* _Task to complete_: Please quote the material exactly, every line of it.
##############################
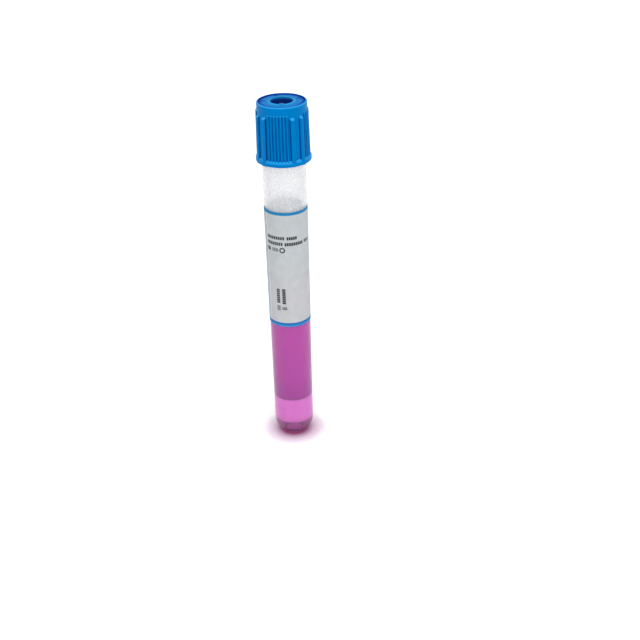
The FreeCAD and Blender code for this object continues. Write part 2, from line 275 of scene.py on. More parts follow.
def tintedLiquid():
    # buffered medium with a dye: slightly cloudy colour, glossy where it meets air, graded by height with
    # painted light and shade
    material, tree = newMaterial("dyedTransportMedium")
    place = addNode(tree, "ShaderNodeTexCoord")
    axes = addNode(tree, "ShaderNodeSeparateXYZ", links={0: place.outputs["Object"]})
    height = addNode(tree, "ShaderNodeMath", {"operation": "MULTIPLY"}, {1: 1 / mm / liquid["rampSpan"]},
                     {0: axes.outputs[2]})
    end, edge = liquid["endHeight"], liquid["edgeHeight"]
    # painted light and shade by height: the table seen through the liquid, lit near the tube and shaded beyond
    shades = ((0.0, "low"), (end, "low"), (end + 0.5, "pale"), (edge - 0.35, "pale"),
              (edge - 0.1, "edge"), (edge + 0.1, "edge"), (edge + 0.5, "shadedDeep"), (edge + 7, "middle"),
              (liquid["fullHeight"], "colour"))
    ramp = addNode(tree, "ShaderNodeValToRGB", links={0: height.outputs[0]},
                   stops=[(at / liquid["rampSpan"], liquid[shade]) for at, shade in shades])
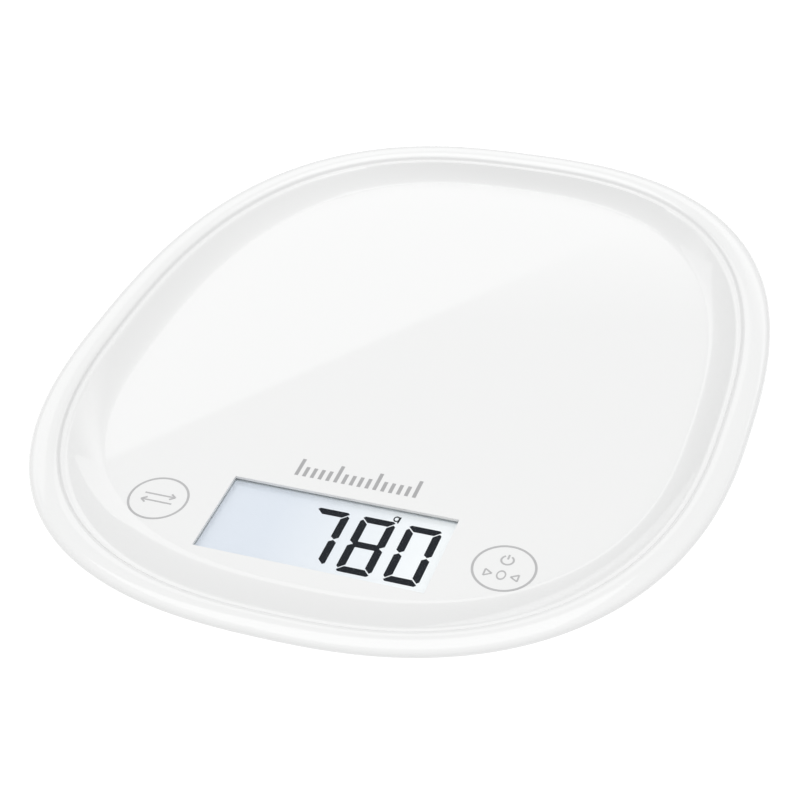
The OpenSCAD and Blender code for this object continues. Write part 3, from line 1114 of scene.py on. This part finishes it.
##############################
* _Task answer_:
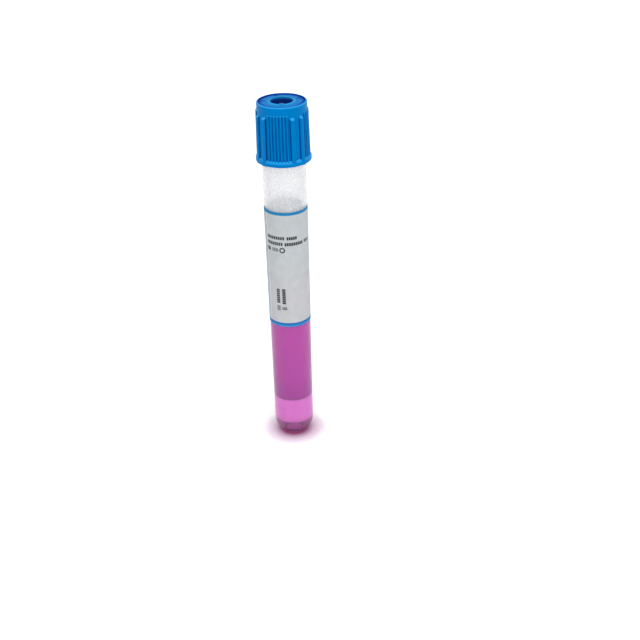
The FreeCAD and Blender code for this object continues. Write part 2, from line 275 of scene.py on. More parts follow.
def tintedLiquid():
    # buffered medium with a dye: slightly cloudy colour, glossy where it meets air, graded by height with
    # painted light and shade
    material, tree = newMaterial("dyedTransportMedium")
    place = addNode(tree, "ShaderNodeTexCoord")
    axes = addNode(tree, "ShaderNodeSeparateXYZ", links={0: place.outputs["Object"]})
    height = addNode(tree, "ShaderNodeMath", {"operation": "MULTIPLY"}, {1: 1 / mm / liquid["rampSpan"]},
                     {0: axes.outputs[2]})
    end, edge = liquid["endHeight"], liquid["edgeHeight"]
    # painted light and shade by height: the table seen through the liquid, lit near the tube and shaded beyond
    shades = ((0.0, "low"), (end, "low"), (end + 0.5, "pale"), (edge - 0.35, "pale"),
              (edge - 0.1, "edge"), (edge + 0.1, "edge"), (edge + 0.5, "shadedDeep"), (edge + 7, "middle"),
              (liquid["fullHeight"], "colour"))
    ramp = addNode(tree, "ShaderNodeValToRGB", links={0: height.outputs[0]},
                   stops=[(at / liquid["rampSpan"], liquid[shade]) for at, shade in shades])
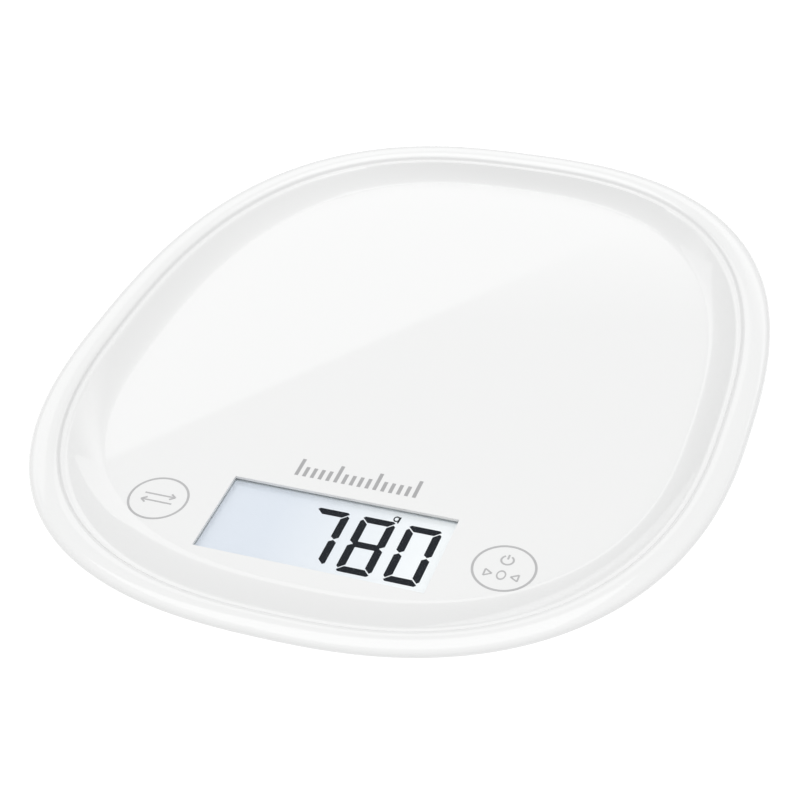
The OpenSCAD and Blender code for this object continues. Write part 3, from line 1114 of scene.py on. This part finishes it.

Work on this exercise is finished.